Impacts of bed topography resolution on sea-level rise projections from coupled subglacial hydrology and ice dynamics for Thwaites Glacier, Antarctica

Ice sheet models require explicit knowledge of the underlying bed. However, much remains unknown regarding the subglacial environment due to difficulties associated with measuring it. Extensive radar surveys have been conducted across Antarctica, but the requirement of full-coverage bed topography for models necessitates interpolation over gaps between existing observations, which often span kilometers or more. Advances in modeling capabilities now allow for the application of dynamic coupling between subglacial hydrology and ice dynamics in models of Antarctica. While a bed resolution of ~1 km is recommended for modeling Antarctic ice dynamics, it has been suggested that finer spatial resolutions are necessary to resolve subglacial water flow. We use a coupled model configuration to generate projections of glacier evolution, including the subglacial hydrologic system, for Thwaites Glacier, West Antarctica, initiated with several different bed topographies.

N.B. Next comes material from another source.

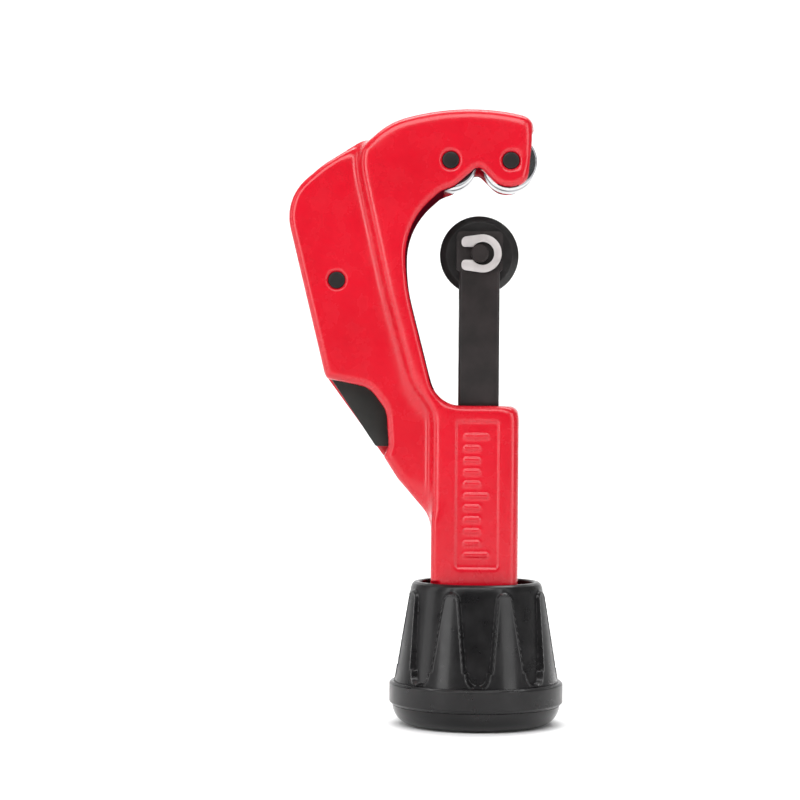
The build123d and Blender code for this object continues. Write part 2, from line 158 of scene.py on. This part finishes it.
class Shader:
    """A material's node tree with a Principled shader and a few short ways to add to it."""

    def __init__(self, name):
        self.material = bpy.data.materials.new(name)
        self.material.use_nodes = True
        self.tree = self.material.node_tree
        self.principled = next(n for n in self.tree.nodes if n.type == "BSDF_PRINCIPLED")
        self.coordinates = self.tree.nodes.new("ShaderNodeTexCoord").outputs["Object"]

    def constant(self, **values):
        for name, value in values.items():
            self.principled.inputs[name.replace("_", " ")].default_value = value

    def link(self, output, socket):
        self.tree.links.new(output, socket)

    def noise(self, scale, detail, stretch=(1, 1, 1)):
        mapping = self.tree.nodes.new("ShaderNodeMapping")
        mapping.inputs["Scale"].default_value = stretch
        self.link(self.coordinates, mapping.inputs["Vector"])
        noise = self.tree.nodes.new("ShaderNodeTexNoise")
        noise.inputs["Scale"].default_value = scale
        noise.inputs["Detail"].default_value = detail
        noise.inputs["Roughness"].default_value = NOISE_ROUGHNESS
        self.link(mapping.outputs["Vector"], noise.inputs["Vector"])
        return noise.outputs["Fac"]

    def remap(self, value, *numbers):
        """A value mapped from its low and high to a new low and high."""
        node = self.tree.nodes.new("ShaderNodeMapRange")
        set_range(node, numbers)
        self.link(value, node.inputs["Value"])
        return node.outputs["Result"]

    def color(self, factor, first, second):
        """Base colour that runs between two tones."""
        node = self.tree.nodes.new("ShaderNodeMix")
        node.data_type = "RGBA"
        self.link(factor, node.inputs["Factor"])
        node.inputs[6].default_value = (*first, 1)
        node.inputs[7].default_value = (*second, 1)
        self.link(node.outputs[2], self.principled.inputs["Base Color"])

    def roughness(self, noise, low, high):
        self.link(self.remap(noise, *NOISE_SPAN, low, high), self.principled.inputs["Roughness"])

    def bump(self, *heights):
        """Chain of bumps, each (height output, strength, distance in metres)."""
        normal = None
        for height, strength, distance in heights:
            node = self.tree.nodes.new("ShaderNodeBump")
            node.inputs["Strength"].default_value = strength
            node.inputs["Distance"].default_value = distance
            self.link(height, node.inputs["Height"])
            if normal is not None:
                self.link(normal, node.inputs["Normal"])
            normal = node.outputs["Normal"]
        self.link(normal, self.principled.inputs["Normal"])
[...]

We find that the specific bed topography has a first-order control on accumulated mass loss, but that final sea-level rise does not scale with bed resolution. We also find that coupling between subglacial hydrology and ice dynamics results in faster mass loss. Our results underscore the importance of continued high-resolution topography mapping and suggest that current projections may underestimate uncertainty linked to unresolved bed features.